The exercise: Repeat each line exactly as it is written.

Listing:
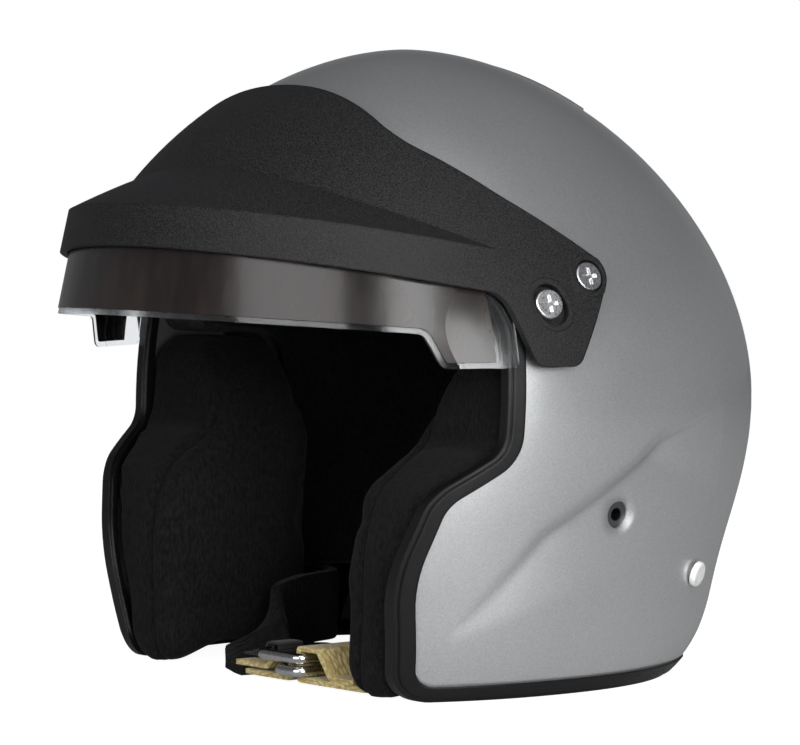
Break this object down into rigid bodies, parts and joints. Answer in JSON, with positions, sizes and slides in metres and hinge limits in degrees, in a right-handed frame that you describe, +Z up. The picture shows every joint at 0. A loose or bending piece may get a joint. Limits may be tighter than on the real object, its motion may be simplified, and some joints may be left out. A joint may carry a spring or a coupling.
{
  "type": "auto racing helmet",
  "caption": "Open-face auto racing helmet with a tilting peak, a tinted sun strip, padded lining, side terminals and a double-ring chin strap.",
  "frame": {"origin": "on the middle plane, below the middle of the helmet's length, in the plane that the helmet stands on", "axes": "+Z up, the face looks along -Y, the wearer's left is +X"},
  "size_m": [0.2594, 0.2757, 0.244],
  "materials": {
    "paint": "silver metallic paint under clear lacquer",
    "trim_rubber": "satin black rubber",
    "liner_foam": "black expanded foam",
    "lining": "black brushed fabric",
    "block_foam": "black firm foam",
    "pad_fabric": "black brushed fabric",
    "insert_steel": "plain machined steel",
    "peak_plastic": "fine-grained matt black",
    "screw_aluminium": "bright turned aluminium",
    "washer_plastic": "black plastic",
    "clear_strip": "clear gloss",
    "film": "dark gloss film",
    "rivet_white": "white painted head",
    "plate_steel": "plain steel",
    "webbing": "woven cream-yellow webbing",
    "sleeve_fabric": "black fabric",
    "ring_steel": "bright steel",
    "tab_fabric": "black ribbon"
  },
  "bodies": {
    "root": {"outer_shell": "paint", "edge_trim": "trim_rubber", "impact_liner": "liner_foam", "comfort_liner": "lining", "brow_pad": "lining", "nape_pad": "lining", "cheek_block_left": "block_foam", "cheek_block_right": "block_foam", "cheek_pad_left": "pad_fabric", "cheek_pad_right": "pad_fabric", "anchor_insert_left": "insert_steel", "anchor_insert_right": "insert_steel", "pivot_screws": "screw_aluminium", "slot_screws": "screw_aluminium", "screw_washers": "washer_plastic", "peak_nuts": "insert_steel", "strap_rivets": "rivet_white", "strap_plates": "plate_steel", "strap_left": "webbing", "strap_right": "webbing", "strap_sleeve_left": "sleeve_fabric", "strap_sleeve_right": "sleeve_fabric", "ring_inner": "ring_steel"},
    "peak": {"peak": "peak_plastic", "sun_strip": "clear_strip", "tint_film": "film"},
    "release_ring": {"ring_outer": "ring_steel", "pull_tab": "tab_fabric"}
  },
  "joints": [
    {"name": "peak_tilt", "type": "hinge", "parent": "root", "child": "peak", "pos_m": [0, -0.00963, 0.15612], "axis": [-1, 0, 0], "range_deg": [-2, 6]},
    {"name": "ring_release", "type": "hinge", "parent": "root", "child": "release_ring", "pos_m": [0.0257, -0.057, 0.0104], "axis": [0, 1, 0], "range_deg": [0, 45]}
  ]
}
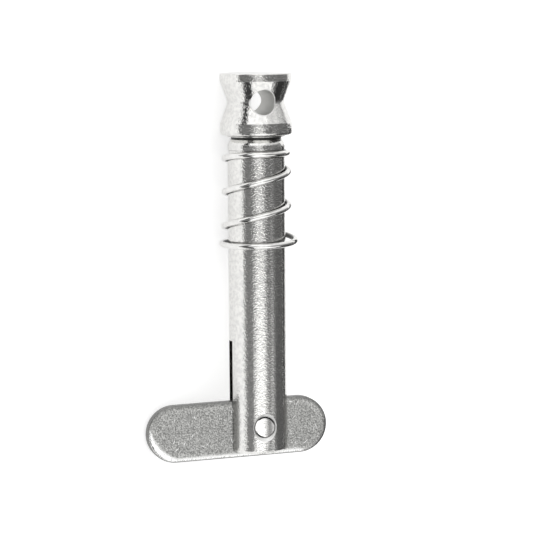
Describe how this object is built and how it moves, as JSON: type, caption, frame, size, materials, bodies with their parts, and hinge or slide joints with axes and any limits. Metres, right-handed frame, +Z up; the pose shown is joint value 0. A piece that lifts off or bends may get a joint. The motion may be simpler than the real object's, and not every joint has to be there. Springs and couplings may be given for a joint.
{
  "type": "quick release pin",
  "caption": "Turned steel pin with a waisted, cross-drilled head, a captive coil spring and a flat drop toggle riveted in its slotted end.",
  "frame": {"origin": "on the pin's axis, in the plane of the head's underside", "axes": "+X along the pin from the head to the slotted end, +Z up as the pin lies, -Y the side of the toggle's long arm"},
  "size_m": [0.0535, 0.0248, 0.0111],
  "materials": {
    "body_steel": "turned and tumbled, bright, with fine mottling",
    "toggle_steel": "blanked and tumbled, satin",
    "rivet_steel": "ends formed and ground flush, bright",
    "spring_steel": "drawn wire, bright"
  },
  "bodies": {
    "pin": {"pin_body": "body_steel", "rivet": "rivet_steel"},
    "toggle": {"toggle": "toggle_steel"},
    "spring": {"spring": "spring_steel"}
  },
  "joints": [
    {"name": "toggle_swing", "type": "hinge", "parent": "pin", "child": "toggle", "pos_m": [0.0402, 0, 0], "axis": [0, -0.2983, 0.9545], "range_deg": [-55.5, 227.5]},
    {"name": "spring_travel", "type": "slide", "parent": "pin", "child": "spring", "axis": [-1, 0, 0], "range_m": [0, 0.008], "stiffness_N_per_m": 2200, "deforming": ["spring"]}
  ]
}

The completed task:
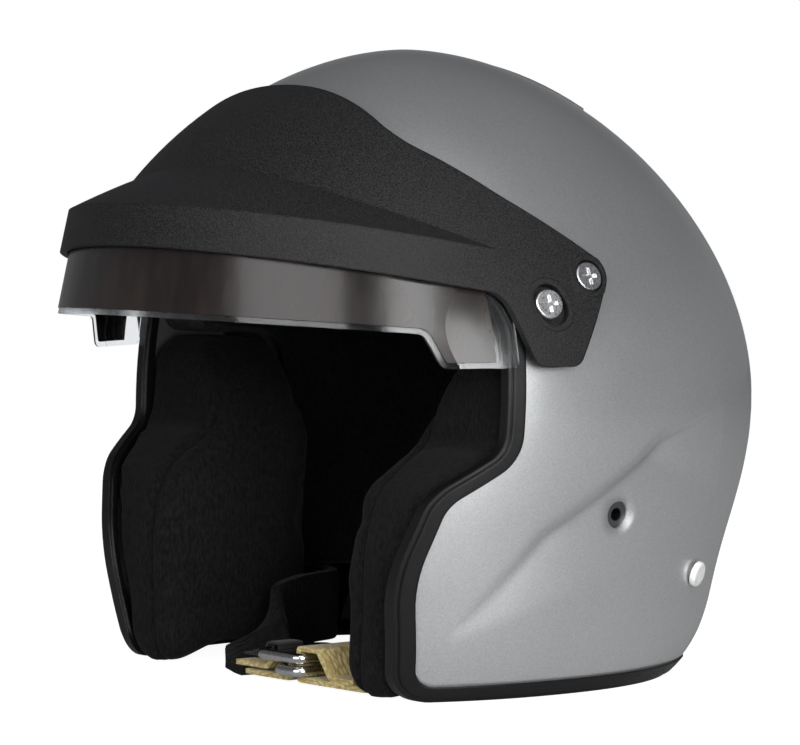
Break this object down into rigid bodies, parts and joints. Answer in JSON, with positions, sizes and slides in metres and hinge limits in degrees, in a right-handed frame that you describe, +Z up. The picture shows every joint at 0. A loose or bending piece may get a joint. Limits may be tighter than on the real object, its motion may be simplified, and some joints may be left out. A joint may carry a spring or a coupling.
{
  "type": "auto racing helmet",
  "caption": "Open-face auto racing helmet with a tilting peak, a tinted sun strip, padded lining, side terminals and a double-ring chin strap.",
  "frame": {"origin": "on the middle plane, below the middle of the helmet's length, in the plane that the helmet stands on", "axes": "+Z up, the face looks along -Y, the wearer's left is +X"},
  "size_m": [0.2594, 0.2757, 0.244],
  "materials": {
    "paint": "silver metallic paint under clear lacquer",
    "trim_rubber": "satin black rubber",
    "liner_foam": "black expanded foam",
    "lining": "black brushed fabric",
    "block_foam": "black firm foam",
    "pad_fabric": "black brushed fabric",
    "insert_steel": "plain machined steel",
    "peak_plastic": "fine-grained matt black",
    "screw_aluminium": "bright turned aluminium",
    "washer_plastic": "black plastic",
    "clear_strip": "clear gloss",
    "film": "dark gloss film",
    "rivet_white": "white painted head",
    "plate_steel": "plain steel",
    "webbing": "woven cream-yellow webbing",
    "sleeve_fabric": "black fabric",
    "ring_steel": "bright steel",
    "tab_fabric": "black ribbon"
  },
  "bodies": {
    "root": {"outer_shell": "paint", "edge_trim": "trim_rubber", "impact_liner": "liner_foam", "comfort_liner": "lining", "brow_pad": "lining", "nape_pad": "lining", "cheek_block_left": "block_foam", "cheek_block_right": "block_foam", "cheek_pad_left": "pad_fabric", "cheek_pad_right": "pad_fabric", "anchor_insert_left": "insert_steel", "anchor_insert_right": "insert_steel", "pivot_screws": "screw_aluminium", "slot_screws": "screw_aluminium", "screw_washers": "washer_plastic", "peak_nuts": "insert_steel", "strap_rivets": "rivet_white", "strap_plates": "plate_steel", "strap_left": "webbing", "strap_right": "webbing", "strap_sleeve_left": "sleeve_fabric", "strap_sleeve_right": "sleeve_fabric", "ring_inner": "ring_steel"},
    "peak": {"peak": "peak_plastic", "sun_strip": "clear_strip", "tint_film": "film"},
    "release_ring": {"ring_outer": "ring_steel", "pull_tab": "tab_fabric"}
  },
  "joints": [
    {"name": "peak_tilt", "type": "hinge", "parent": "root", "child": "peak", "pos_m": [0, -0.00963, 0.15612], "axis": [-1, 0, 0], "range_deg": [-2, 6]},
    {"name": "ring_release", "type": "hinge", "parent": "root", "child": "release_ring", "pos_m": [0.0257, -0.057, 0.0104], "axis": [0, 1, 0], "range_deg": [0, 45]}
  ]
}
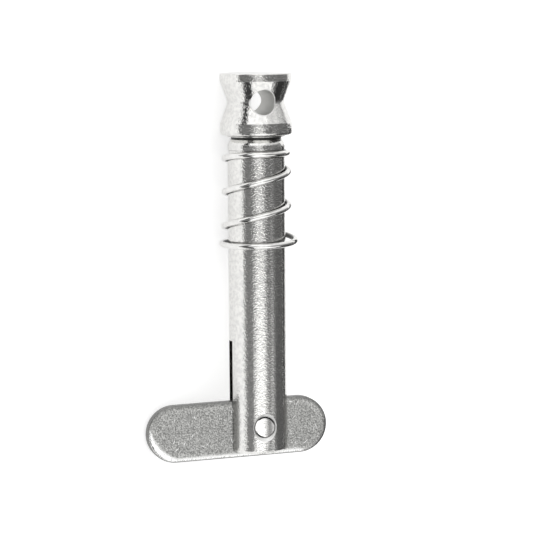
Describe how this object is built and how it moves, as JSON: type, caption, frame, size, materials, bodies with their parts, and hinge or slide joints with axes and any limits. Metres, right-handed frame, +Z up; the pose shown is joint value 0. A piece that lifts off or bends may get a joint. The motion may be simpler than the real object's, and not every joint has to be there. Springs and couplings may be given for a joint.
{
  "type": "quick release pin",
  "caption": "Turned steel pin with a waisted, cross-drilled head, a captive coil spring and a flat drop toggle riveted in its slotted end.",
  "frame": {"origin": "on the pin's axis, in the plane of the head's underside", "axes": "+X along the pin from the head to the slotted end, +Z up as the pin lies, -Y the side of the toggle's long arm"},
  "size_m": [0.0535, 0.0248, 0.0111],
  "materials": {
    "body_steel": "turned and tumbled, bright, with fine mottling",
    "toggle_steel": "blanked and tumbled, satin",
    "rivet_steel": "ends formed and ground flush, bright",
    "spring_steel": "drawn wire, bright"
  },
  "bodies": {
    "pin": {"pin_body": "body_steel", "rivet": "rivet_steel"},
    "toggle": {"toggle": "toggle_steel"},
    "spring": {"spring": "spring_steel"}
  },
  "joints": [
    {"name": "toggle_swing", "type": "hinge", "parent": "pin", "child": "toggle", "pos_m": [0.0402, 0, 0], "axis": [0, -0.2983, 0.9545], "range_deg": [-55.5, 227.5]},
    {"name": "spring_travel", "type": "slide", "parent": "pin", "child": "spring", "axis": [-1, 0, 0], "range_m": [0, 0.008], "stiffness_N_per_m": 2200, "deforming": ["spring"]}
  ]
}